## [EXERCISE DETAILS]
Begin at the line that contains "The Blender code", stop after the line that contains "return recipe.finish(recipe.mix(grooves *", and reproduce only that span, unaltered.

CAD and scene scripts
⟨

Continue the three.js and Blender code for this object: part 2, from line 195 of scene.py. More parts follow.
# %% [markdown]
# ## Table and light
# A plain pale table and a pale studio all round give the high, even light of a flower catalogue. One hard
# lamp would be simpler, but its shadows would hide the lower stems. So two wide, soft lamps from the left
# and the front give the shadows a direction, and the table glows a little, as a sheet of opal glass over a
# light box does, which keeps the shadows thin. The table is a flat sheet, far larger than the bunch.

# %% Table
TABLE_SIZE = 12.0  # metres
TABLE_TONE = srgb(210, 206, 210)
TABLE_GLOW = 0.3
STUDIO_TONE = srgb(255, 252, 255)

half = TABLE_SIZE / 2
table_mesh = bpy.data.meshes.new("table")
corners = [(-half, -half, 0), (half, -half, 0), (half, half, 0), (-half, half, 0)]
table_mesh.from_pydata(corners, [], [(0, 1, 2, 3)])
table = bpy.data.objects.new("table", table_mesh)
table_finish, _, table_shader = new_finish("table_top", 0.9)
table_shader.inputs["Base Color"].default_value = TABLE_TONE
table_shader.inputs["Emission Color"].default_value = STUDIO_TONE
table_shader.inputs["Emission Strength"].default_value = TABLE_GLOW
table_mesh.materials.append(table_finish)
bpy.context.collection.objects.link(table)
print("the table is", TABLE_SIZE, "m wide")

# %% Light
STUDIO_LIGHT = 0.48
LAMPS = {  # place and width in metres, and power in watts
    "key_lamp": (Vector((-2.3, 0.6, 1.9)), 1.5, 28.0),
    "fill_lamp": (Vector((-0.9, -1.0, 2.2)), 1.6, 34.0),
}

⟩
⟨

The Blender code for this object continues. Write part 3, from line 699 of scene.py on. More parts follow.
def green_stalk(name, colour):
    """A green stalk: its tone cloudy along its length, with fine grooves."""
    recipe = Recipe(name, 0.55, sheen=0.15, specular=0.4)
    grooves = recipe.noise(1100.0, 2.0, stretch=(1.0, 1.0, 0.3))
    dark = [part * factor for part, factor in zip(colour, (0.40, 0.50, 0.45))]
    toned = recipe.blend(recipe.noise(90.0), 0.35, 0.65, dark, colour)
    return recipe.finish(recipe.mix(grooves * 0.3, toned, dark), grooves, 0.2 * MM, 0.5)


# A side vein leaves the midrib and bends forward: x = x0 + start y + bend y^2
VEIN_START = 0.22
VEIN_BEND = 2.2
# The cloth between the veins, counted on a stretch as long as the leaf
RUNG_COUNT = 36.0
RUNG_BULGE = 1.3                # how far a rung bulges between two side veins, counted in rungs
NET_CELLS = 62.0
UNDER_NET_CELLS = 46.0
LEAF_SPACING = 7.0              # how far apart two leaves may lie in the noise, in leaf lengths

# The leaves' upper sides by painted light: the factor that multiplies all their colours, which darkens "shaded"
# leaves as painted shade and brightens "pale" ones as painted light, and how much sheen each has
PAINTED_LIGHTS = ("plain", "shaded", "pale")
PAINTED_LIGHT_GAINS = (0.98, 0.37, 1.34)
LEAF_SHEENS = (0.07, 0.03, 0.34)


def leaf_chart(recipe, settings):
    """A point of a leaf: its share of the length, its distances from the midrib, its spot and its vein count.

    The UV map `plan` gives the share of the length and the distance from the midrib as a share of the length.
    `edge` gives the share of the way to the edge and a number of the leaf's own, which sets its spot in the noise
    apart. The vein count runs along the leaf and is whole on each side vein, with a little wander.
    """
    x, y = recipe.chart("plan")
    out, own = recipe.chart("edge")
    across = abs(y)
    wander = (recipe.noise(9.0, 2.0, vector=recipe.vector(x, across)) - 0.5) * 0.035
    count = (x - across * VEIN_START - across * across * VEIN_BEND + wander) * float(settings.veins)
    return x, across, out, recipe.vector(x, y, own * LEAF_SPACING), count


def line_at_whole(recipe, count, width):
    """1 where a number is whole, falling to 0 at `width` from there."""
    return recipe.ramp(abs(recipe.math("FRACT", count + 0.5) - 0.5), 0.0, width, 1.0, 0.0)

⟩

## [ANSWER TO THE PROBLEM]
The Blender code for this object continues. Write part 3, from line 699 of scene.py on. More parts follow.
def green_stalk(name, colour):
    """A green stalk: its tone cloudy along its length, with fine grooves."""
    recipe = Recipe(name, 0.55, sheen=0.15, specular=0.4)
    grooves = recipe.noise(1100.0, 2.0, stretch=(1.0, 1.0, 0.3))
    dark = [part * factor for part, factor in zip(colour, (0.40, 0.50, 0.45))]
    toned = recipe.blend(recipe.noise(90.0), 0.35, 0.65, dark, colour)
    return recipe.finish(recipe.mix(grooves * 0.3, toned, dark), grooves, 0.2 * MM, 0.5)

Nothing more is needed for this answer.